Um breve contexto sobre a origem dos africânderes mostra que há de fato um genocídio em sua história, mas não o descrito por Trump.
Durante o período colonial, os invasores brancos em território sul-africano – vindos especialmente da Holanda, França e Alemanha – obrigaram a maioria negra da população local a se instalar em bairros segregados das cidades e em reservas rurais. Isso aconteceu devido a uma lei de 1913, que proibia negros de adquirir terras fora dessas reservas, conhecidas como “bantustões” (terras natais).
Essas terras, que abrigavam a maioria negra (80%) do país, ocupam hoje 13% do território sul-africano, o que causa uma inequidade considerável entre as terras ocupadas pelos negros e brancos do país.
Os herdeiros dos colonos europeus – os africânderes – formam cerca de 5% da população, e com a aprovação da Lei de Expropriação, sentiram que seus privilégios estavam ameaçados, decidindo então apelar ao governo dos EUA por ajuda.
Um Olhar In Loco
Para entender melhor a questão dos africânderes e o porquê do interesse do governo Trump nestas pessoas, conversamos com a jurista sul-africana Sibongile Ndashe, diretora executiva da Iniciativa para Litígios Estratégicos na África (ISLA), com longa experiência na prática jurídica, defesa e pesquisa de gênero e sexualidade, além de atuar perante os Sistemas Africanos de Direitos Humanos.
Ndashe descreve a situação dos africânderes como “absurda”.
Segundo ela, a decisão dos EUA de endossar a ideia de um “genocídio branco” e abrigar esses descendetes de colonos mostra que “fatos não são necessários em seu sistema de crenças”. A pesquisadora explica que, apesar de diferentes estudos e relatórios desmascararem essa conspiração de direita, o governo estadunidense decidiu segui-la mesmo assim.
“Para tornar esse mito realidade, eles decidiram criar um procedimento especial para permitir que pessoas brancas se mudem para os EUA.
Eles os chamam de refugiados, mesmo que não atendam à definição legal de refugiado.
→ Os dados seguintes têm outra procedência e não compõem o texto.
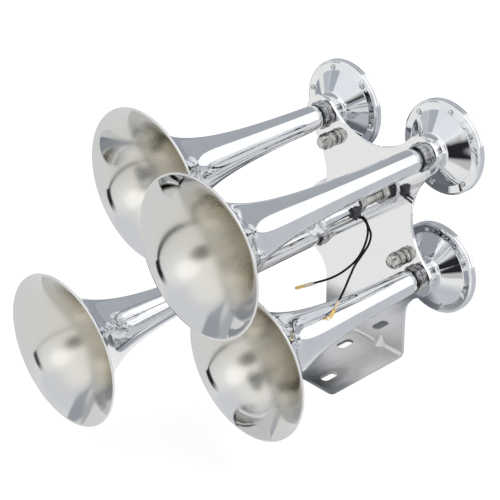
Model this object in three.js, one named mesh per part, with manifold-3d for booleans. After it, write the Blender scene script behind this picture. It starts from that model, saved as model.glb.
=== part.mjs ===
// Air horn: four flared trumpets on a bent steel plate, a driver behind each one, and an
// electric valve with two leads in the middle.
// Lengths are millimetres. +Z is up, the bells point along -Y, and the origin lies on the
// underside of the foot, on the plate's centre line.
import * as THREE from "three";
import { mergeVertices } from "three/addons/utils/BufferGeometryUtils.js";
import { ConvexGeometry } from "three/addons/geometries/ConvexGeometry.js";
import Module from "manifold-3d";

const wasm = await Module();
wasm.setup();

// Clearances and fineness
const seatGap = 0.3; // between pieces that bear on each other
const cutOverrun = 1; // how far a cutting shape runs past the faces it opens
const weldDistance = 0.001;
const roundSegments = 20;
const smallSegments = 8;
const screwSegments = 6;
const arcDivisions = 5;

// Bracket: plate, bend and foot
const sheet = 3;
const trumpetSpacing = 120; // between trumpet axes, across and up
const patternHeight = 148.5; // from the foot's underside to the middle of the four axes
const lobeRadius = 18.6;
const waistArcRadius = 62;
const skirtWidth = 98;
const skirtFilletRadius = 30;
const bendRadius = 6; // outside of the bend
const footDepth = 91; // from the plate's front face to the foot's front edge
const footCornerRadius = 4;
const originSetback = 50; // from the plate's front face forward to the origin
const slotWidth = 9;
const slotLength = 18;
const rearSlotSetback = 24;
const frontSlotMargin = 17.4; // from the foot's front edge to the middle of its two slots
const frontSlotSpacing = 56.4;
const gussetSpacing = 44;
const gussetWidth = 13.8;
const gussetRise = 12;
const gussetReach = 8.5;
const gussetSink = 0.5;

// Trumpets
const mouthRadius = 68.4;
const tubeRadius = 9; // what the flare runs down to, far from the mouth
const flareLength = 108;
const flarePower = 3.1;
const trumpetWall = 1.6;
const rimBead = 1.3;
const spigotRadius = 8.8; // threaded end that passes the plate into the driver
const boreRadius = 7;
const throatTaper = 8;
const threadShown = 3;
const flareStations = 8;
const upperLeftLength = 208.7; // from the plate's front face to the rim
const upperRightLength = 255.4;
const lowerLeftLength = 301.8;
const lowerRightLength = 206;

// Lock nuts in front of the plate
const lockNutAcross = 22;
const lockNutHex = 5.2;
const lockNutCollar = 1.8;
const lockNutCollarRadius = 11.2;

// Drivers behind the plate
const hubRadius = 16.2;
const hubLength = 11.6;
const threadDepth = 9.7; // threaded bore in the hub
const coneLength = 11.1;
const coneRadius = 34.3;
const coneMiddleShares = [0.53, 0.39]; // shares of the cone's radial and axial run
const flangeRadius = 43.4;
const flangeThickness = 3.6;
const housingWall = 2.6;
const chamberLip = 1.5;
const ledgeWidth = 3.8;
const diaphragmRadius = 33.5;
const diaphragmThickness = 0.5;
const diaphragmLift = 0.5;
const coverRim = 3.7;
const coverCrown = 4.4;
const crownRadius = 31;
const coverWall = 2;
const coverHollowRadius = 28;
const crownShares = [0.75, 0.42];

// Flange screws
const screwCircleRadius = 37.2;
const screwsPerDriver = 6;
const screwRadius = 1.5;
const screwHeadRadius = 2.4;
const screwHeadHeight = 2;
const screwHeadRound = 0.8;
const screwGrip = 2.5; // how far the screw reaches into the cover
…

Enquanto todos os outros programas de reassentamento de refugiados foram suspensos”, afirma Sibongile Ndashe.
A jurista explica que, assim como no Brasil, a questão racial é um problema vivo e constante na África do Sul. Devido a uma desigualdade sistêmica profundamente arraigada no país, a face da pobreza continua sendo predominantemente negra e, a da riqueza, predominantemente branca.
“Há tensões em torno de certos grupos de pessoas brancas, e africânderes, em particular, que escolheram viver isolados em um lugar chamado Orania. Politicamente, conviver com pessoas que querem voltar aos ‘bons velhos tempos’ pode ser irritante.
Já houveram incidentes, incluindo contestações judiciais esporádicas, sobre a preservação da cultura, língua e identidade africânderes”, conta.
Apesar das pequenas tensões ao longo de 30 anos de história, os africânderes e a população negra se “toleram” de maneira cordial, na maioria das vezes.
Essa informação é importante para salientar que a narrativa de uma violência sistêmica contra este grupo é falsa.
“A África do Sul tem uma alta taxa de criminalidade.
O número de africânderes assassinados é insignificante quando comparado às estatísticas gerais de criminalidade”, detalha Ndashe.
Elon Musk, empresário proprietário da Tesla e do X (antigo Twitter), atua como conselheiro da Casa Branca desde o início do governo Trump e por ser um grande defensor dos africânderes, é responsável por instigar o conflito diplomático entre EUA e África do Sul.
Nascido no país africano, apesar de uma origem muito similar, Elon nega que faça parte dos africânderes, porém compartilha do sentimento de que há uma “perseguição racial contra brancos” no país.
“Ele quer menos regulamentação, ataca regularmente as medidas de ação afirmativa da África do Sul que buscam desfazer a desigualdade racial e espalha desinformação”, explica Ndashesobre o posicionamento do bilionário.
Na África do Sul, a posição do governo norte-americano causa preocupação sobre possíveis sanções.
A ajuda humanitária ao país foi cortada, altas tarifas foram impostas e o embaixador expulso da embaixada nos EUA.
Ndashe explica que, apesar do boicote estadunidense, hà esperança para o avanço das reparações do povo negro sul-africano.
“O tema da União Africana para 2025 é Justiça para africanos e afrodescendentes por meio de reparações.
Há esforços renovados para levar as conversas adiante no continente […] e esperança de que essa legislação possa contribuir de alguma forma para remediar injustiças passadas”, conta.
A jurista explica que há uma responsabilidade moral, legal e ética para garantir que as reparações não acabem sendo apenas um debate global.
Ela finaliza enfatizando que “diante de desigualdades tão gritantes e ainda convivendo com gerações que prosperaram e sofreram sob o “Apartheid”, a discussão precisa ser trazida de volta para casa”.